Confirman retiro de ayuda militar de Gran Bretaña a Colombia

Tras varias décadas de suministrar la asistencia, el Reino Unido cesó esos recursos.

Gran Bretaña confirmó acabar con una década de ayuda militar a las fuerzas armadas de Colombia después de acusaciones de flagrantes violaciones de derechos humanos, que incluyen el asesinato fuera de combate de civiles que fueron presentados como guerrilleros.

La información fue revelada por el diario inglés The Guardian, indicando que el Gobierno colombiano quedó "muy sorprendido" por la decisión de cesar los programas bilaterales de cooperación, según dijo el viceministro de Defensa, Sergio Jaramillo.

El diario inglés indicó que el ministro de relaciones exteriores inglés, David Miliband, anunció que la decisión había sido comunicada hace un mes a la Cámara de los Comunes. Dijo que el gobierno inglés "comparte la preocupación".

"Nuestros proyectos bilaterales de derechos humanos con el ministerio colombiano de defensa cesarán", dijo el ministro de Relaciones Exteriores inglés.

El diario inglés recuerda que los proyectos de ayuda contemplan un programa de limpieza de minas antipersonas vigente desde 2000 y otro proyecto de derechos humanos que empezó en 2006. Revela el diario que la ayuda militar totalizaba 190,000 libras esterlinas por año. Jaramillo calificó la decisión como un "golpe severo" a las fuerzas armadas de un "gran aliado", según el diario inglés.Jaramillo indicó que "ningún otro país europeo ha trabajado de cerca con el ejército (colombiano) como el Reino Unido", según el diario.
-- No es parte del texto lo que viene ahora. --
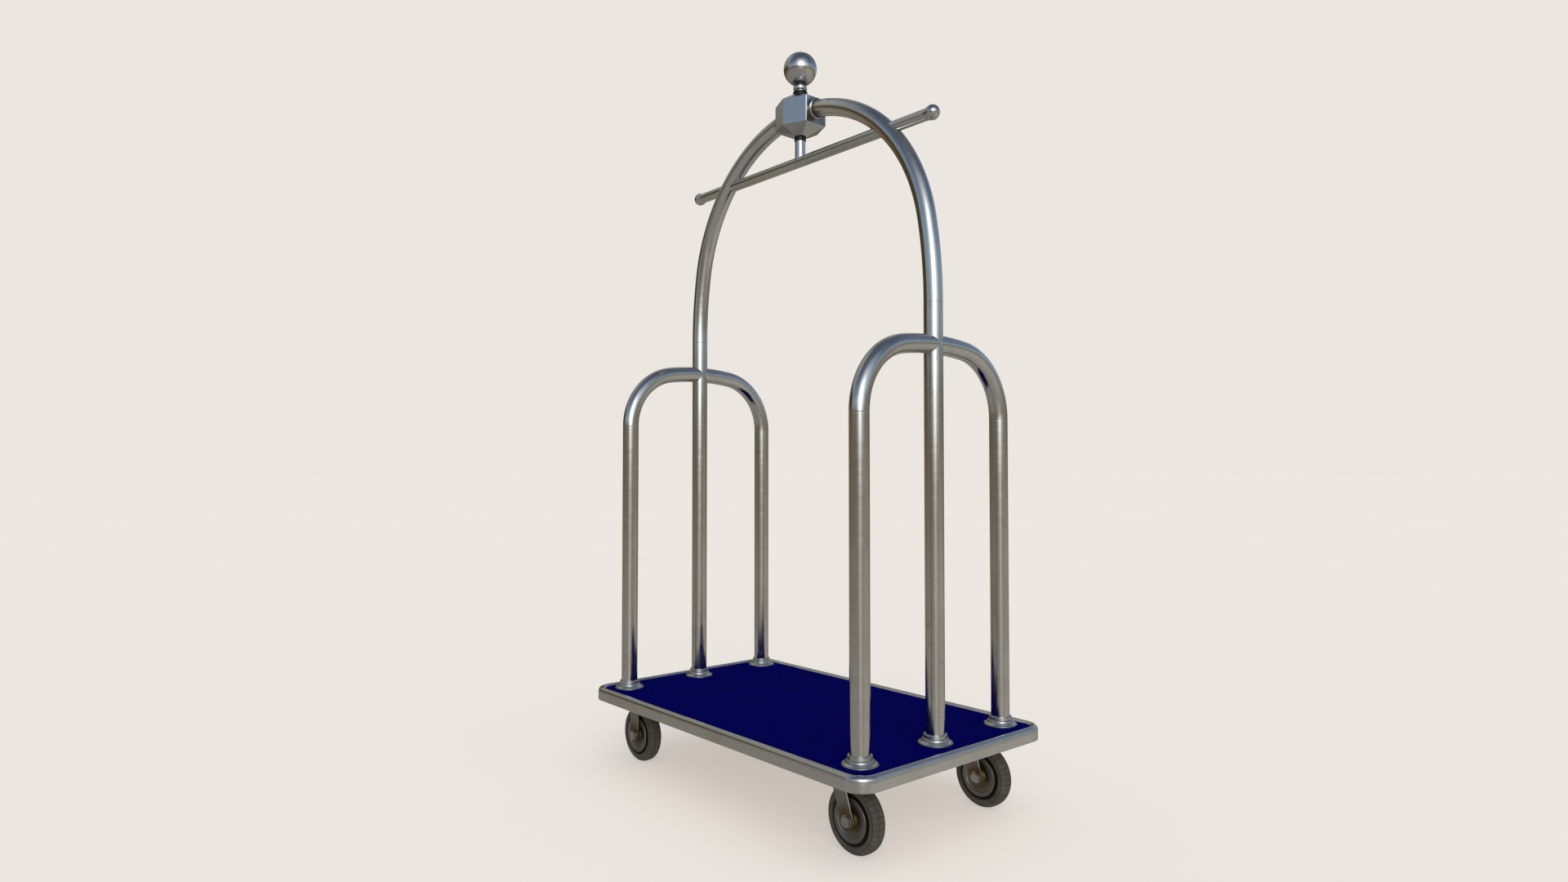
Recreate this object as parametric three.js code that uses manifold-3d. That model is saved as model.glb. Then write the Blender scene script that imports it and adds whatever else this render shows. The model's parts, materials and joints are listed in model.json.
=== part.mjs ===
// Hotel luggage cart: a carpeted deck on four casters, with a tall tube arch over its length,
// an end hoop at each end, a hanging rail, and a ball finial on a six-sided crown block.
// Millimetres, +Z up. +X is the end with the swivel casters, and the origin is on the floor
// below the middle of the deck. "front" is the -Y side and "back" the +Y side.

import * as THREE from 'three';
import { mergeVertices } from 'three/addons/utils/BufferGeometryUtils.js';
import Module from 'manifold-3d';

const wasm = await Module();
wasm.setup();

// ---------- driving dimensions ----------

const GAP = 0.3; // clearance left between neighbouring pieces
const TUBE_R = 21.2; // outer radius of the frame tubes
const WALL = 2; // wall of every tube
const RAIL_R = 13.45; // outer radius of the hanging rail and the drop rod
const LEG_X = 437.5; // half distance between the two ends' legs
const LEG_Y = 230; // half distance between a hoop's two legs

const DECK_X = 512; // half length over the edge rim
const DECK_Y = 302; // half width over the edge rim
const DECK_CORNER = 46.5; // corner radius over the edge rim
const RIM_BOTTOM = 161;
const RIM_SHOULDER = 182.4; // where the rim's flat side turns into its rounded bead
const BEAD_OUT = 9.5; // half width of the bead
const BEAD_UP = 11; // height of the bead over the shoulder
const RIM_SKIN = 2.5; // sheet thickness of the rim
const RIM_LIP_ANGLE = 2.67; // how far the bead curls over, in radians
const BOARD_BOTTOM = 170.6;
const BOARD_TOP = 185.6;
const CARPET_INSET = 18.7; // from the rim's outer face to the carpet's edge
const CARPET_TOP = 190.4;
const FLANGE_R = 38;
const LEG_BOLT_R = 5;
const BOLT_HEAD_R = 9.8; // hexagon head, centre to corner
const COUNTERBORE = 7.4; // depth of the room for a leg bolt's head in the board's underside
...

El siguiente es el artículo del diario inglés.

UK ends bilateral military aid to Colombia

Concerns over human rights prompts decision
• Colombia says move is 'severe blow' to military
Sibylla Brodzinsky in Bogotá, Wednesday 29 April 2009 12.31 BST Article history

Britain has quietly ended nearly a decade of military aid to Colombia's armed forces after accusations of gross violations of human rights, including the murder of civilians who were shot and reported as guerrillas killed in combat.

The Colombian government was "extremely surprised" by the decision to cut off the bilateral cooperation programmes, the deputy defence minister, Sergio Jaramillo, told the Guardian.

The British foreign secretary, David Miliband, announced the move in a written statement to the House of Commons last month, stating that the government "shares the concern ... that there are officers and soldiers of the Colombian armed forces who have been involved in, or allowed, abuses".

"Our bilateral human rights projects with the Colombian ministry of defence will cease," the statement said.

The projects included a landmine clearance programme that had been under way since 2000 and a human rights training project that began in 2006. Together, funding for the programmes totalled £190,000 a year.

While the financial value is relatively small, the termination of British military aid has symbolic significance for Colombia. Jaramillo called the decision a "severe blow" to the armed forces from a "great ally".

"No other European country has worked as closely with the army as the United Kingdom," he said.

Colombia's military had long been accused of colluding with illegal rightwing paramilitary groups. Investigators are looking into 1,296 cases since 2002 of reported executions of civilians by army soldiers who dressed the victims in rebel uniforms and planted weapons on them to present them as legitimate guerrilla casualties.

The UN high commissioner for human rights described the practice as "widespread and systematic". Many of the cases came to light after a public outcry over the fate of 11 men missing from a poor suburb of Bogotá who were then reported as combat deaths thousands of miles away, days after their disappearance. Twenty-seven officers, including three generals were discharged over those killings.

A Foreign Office spokesman said none of the aid had gone directly to any of the units involved in the killing of civilians, adding it would be "extremely unfortunate" if they had, since the UK training programme had been aimed at raising awareness of human rights.

Jaramillo said that precisely because of the situation, "it makes no sense whatsoever to cut support for human rights at this critical time."

In November, the US, Colombia's largest military aid donor at about $500m (£340m) a year, suspended the eligibility for funding to several army units that were believed to be involved in the extrajudicial executions, known as "false positives".

While welcoming the UK's decision as "a step in the right direction", the London-based group Justice for Colombia said that the "more offensive" elements of British military aid, labelled counter­-narcotics assistance, was not affected.

The Foreign Office spokesman acknowledged it would continue to work with "some members of the armed forces" on anti-drug programmes. The UK does not reveal the financial value of that assistance due to "security concerns", he said.

The UK will also continue to fund landmine clearance projects through the UN office in Colombia, as well as more than £1m for civilian human rights projects, £900,000 to support UN drugs projects, and £250,000 to fight what has been described as rampant impunity from prosecution enjoyed by some Colombians.

In the statement to the Commons, Miliband said: "The challenge for the Colombian government is to ensure the strategic human rights principles we have helped to promote are embedded and consistently practised by all members of their armed services."